Frequently asked questions about Central Bank

What is a central bank in AP Macro?

It's the national institution (like the Federal Reserve) that controls the monetary base and conducts monetary policy. In AP Macro you'll use it to explain shifts in the money supply curve, changes in nominal interest rates, and stabilization of output gaps.

Is the central bank the same as a commercial bank?

No. Commercial banks take deposits and make loans to the public for profit. The central bank regulates those banks, sets the reserve requirement and discount rate, and acts as their lender of last resort. It doesn't serve individual customers.

Why is the money supply curve vertical if the central bank controls it?

Because the central bank fixes the monetary base, the quantity of money supplied doesn't respond to the nominal interest rate (EK MKT-3.A.2). Only a central bank policy action shifts the curve, not a change in the interest rate itself.
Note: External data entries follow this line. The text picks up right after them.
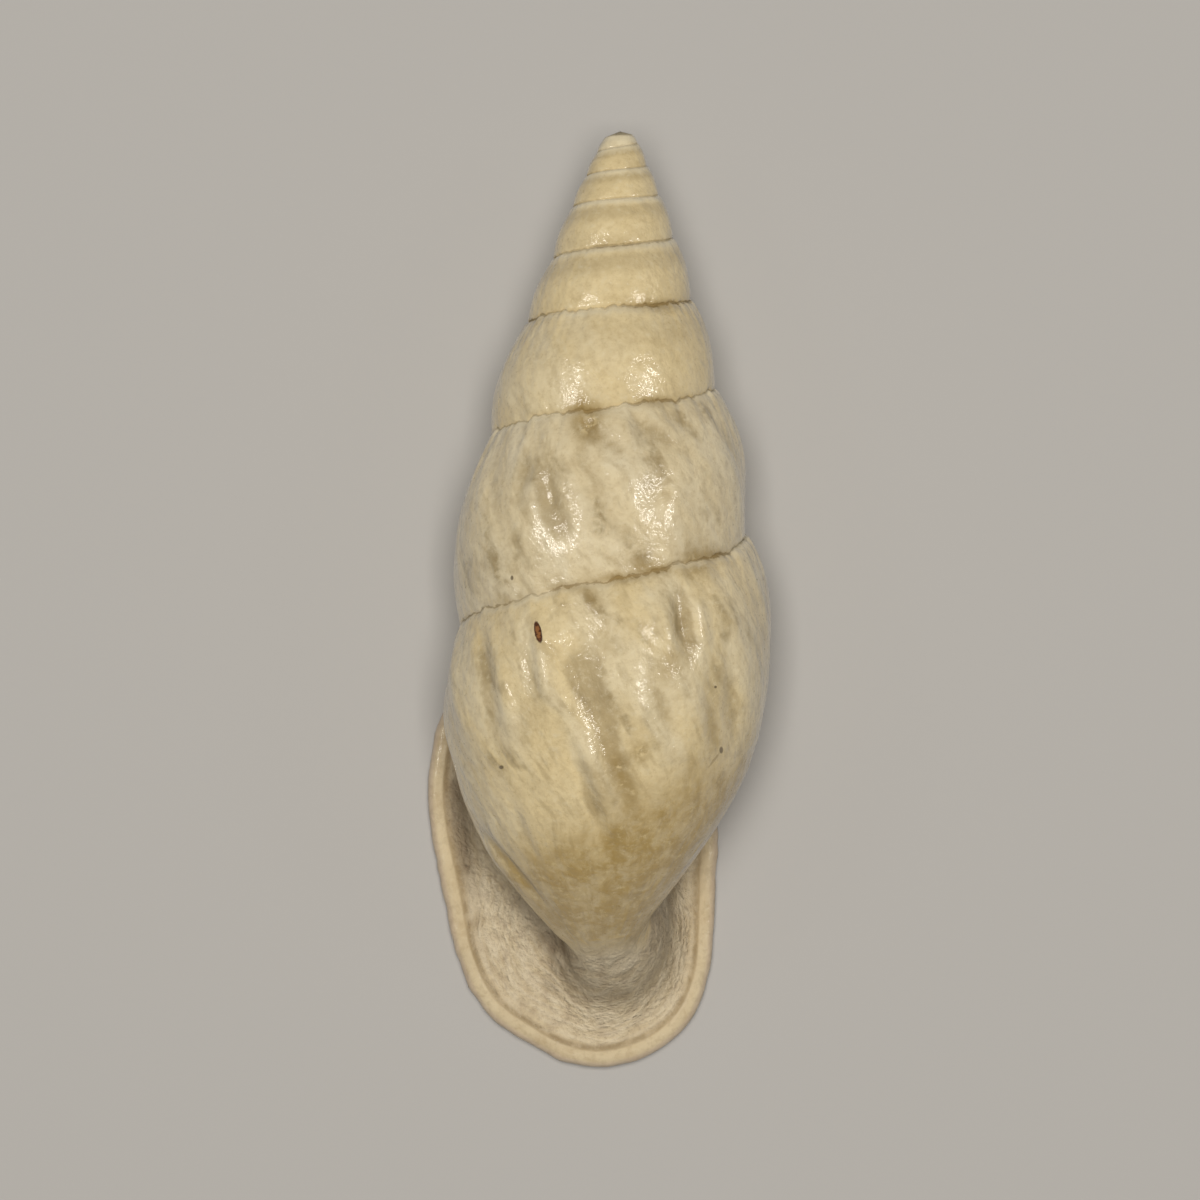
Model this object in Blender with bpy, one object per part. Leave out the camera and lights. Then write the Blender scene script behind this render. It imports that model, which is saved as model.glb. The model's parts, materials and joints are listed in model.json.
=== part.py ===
"""A tall land snail shell lying on its aperture, apex towards +Y, the floor at z = 0.

The outer wall is one strip that winds down the axis. Its upper edge is the suture line, and its
lower edge is the same line one turn later, so each whorl is stitched to the next. The last turn
runs on below that line to the neck. The flared lip is a stack of level rings from the floor up
into the left side of the last whorl. The hollow inside is one tube that follows the turns.
Lengths are in millimetres until a mesh is made.
"""
import bpy
import bmesh
import numpy as np
from mathutils import Matrix, Vector
from math import cos, sin, pi, radians

MM = 0.001

# The axis and where it lies
TIP_Y = 25.0            # the worn tip, from the middle of the shell
AXIS_HEIGHT = 8.55      # of the axis above the floor
AXIS_LEAN = [(0.0, 1.10), (6.3, 0.91), (14.3, 0.51), (21.3, 0.40), (26.5, 0.45), (45.0, 0.35)]
NECK_SINK_FROM = 37.8   # depth below the tip where the neck starts to bend to the floor
NECK_SINK = 0.048       # of the bend, per millimetre squared

# The suture line, one reading each half turn: depth below the tip and distance from the axis.
# Even readings are on the right side, odd ones on the left. The last three run on over the body.
SUTURE_FIRST_TURN = -720.0
SUTURE_DEPTH = [0.16, 0.33, 0.62, 1.15, 1.82, 2.40, 3.37, 4.06, 5.66, 6.84, 8.97, 10.26, 13.68,
                16.29, 21.58, 26.50, 32.75, 34.10, 34.40]
SUTURE_RADIUS = [0.66, 0.80, 0.96, 1.20, 1.47, 1.73, 2.15, 2.42, 2.99, 3.37, 4.10, 4.54, 5.63,
                 6.21, 7.37, 7.85, 7.88, 8.15, 8.10]
APEX_DEPTH = 0.0
END_TURN = 2034.0       # where the last whorl stops, low on the left of the hidden side
BULGE_UPPER = 0.075     # of a whorl's side, as a share of its height
BULGE_LAST = 0.10

FOLD_DEPTH = 0.11       # of the broad slanting folds on the last two and a half whorls
FOLDS_PER_TURN = 9.0
FOLD_SLANT = 34.0       # degrees that a fold moves back round on its way down a whorl
FOLDS_FROM = 1080.0

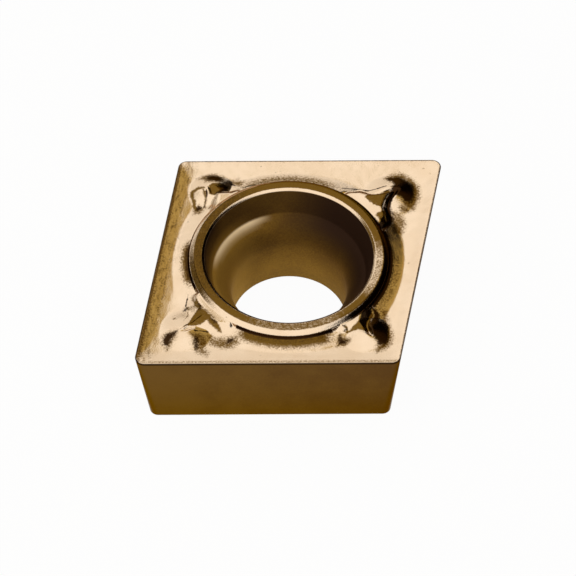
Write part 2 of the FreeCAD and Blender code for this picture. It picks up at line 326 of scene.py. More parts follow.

What happens when the central bank sells government securities?

An open market sale pulls reserves out of the banking system, shrinking the money supply. At the old interest rate there's now a shortage of money, so the nominal interest rate rises until the money market returns to equilibrium. This is a favorite MCQ setup.

Does the central bank control fiscal policy too?

No. Fiscal policy (government spending and taxes) belongs to the government, not the central bank. Topic 5.1 tests combined fiscal and monetary actions, so you need to keep the two actors straight. The central bank only handles monetary policy.